To apply for NSW registration for a vehicle with interstate registration, follow the steps shown in the Used or second-hand vehicles section.

Imported vehicles

There are strict requirements for importing vehicles into Australia. If you intend to import a vehicle and register it in NSW, see Imported vehicles.

Visiting overseas vehicles

Vehicles that are registered overseas and only in NSW temporarily do not require NSW registration, as long as all plates and labels required by the overseas registration authority are displayed. Roads and Maritime also recommends that the overseas Certificate of Registration is carried when using the vehicle.

These vehicles do not require Compulsory Third Party (CTP) insurance (green slip). In the case of an accident, a NSW third party personal injury claim involving a visiting overseas vehicle is made against the Nominal Defendant Scheme, administered by the State Inurance Regulatory Authority.

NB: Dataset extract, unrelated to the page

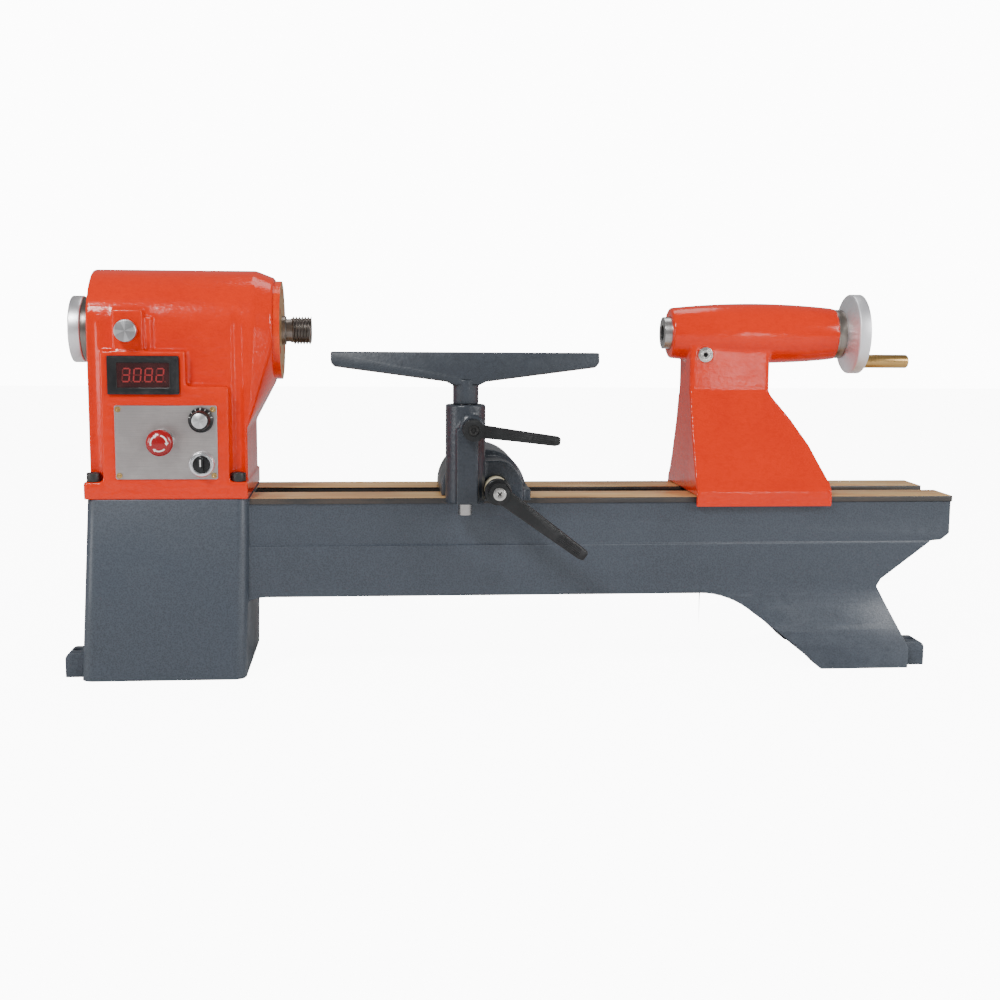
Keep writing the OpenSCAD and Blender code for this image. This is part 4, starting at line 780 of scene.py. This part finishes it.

For information about standards for overseas vehicles visiting NSW, please contact Roads and Maritime Technical Enquiries by phoning 1300 137 302, or emailing tech-enq@rms.nsw.gov.au.

Identity checks and inspections

All vehicles presented for registration may need to be inspected by the Roads and Maritime Vehicle Identification Inspection Unit (VIIU). If this is required for your vehicle, you’ll be informed when you apply for registration. You’ll need to make a booking and pay the VIIU inspection fee.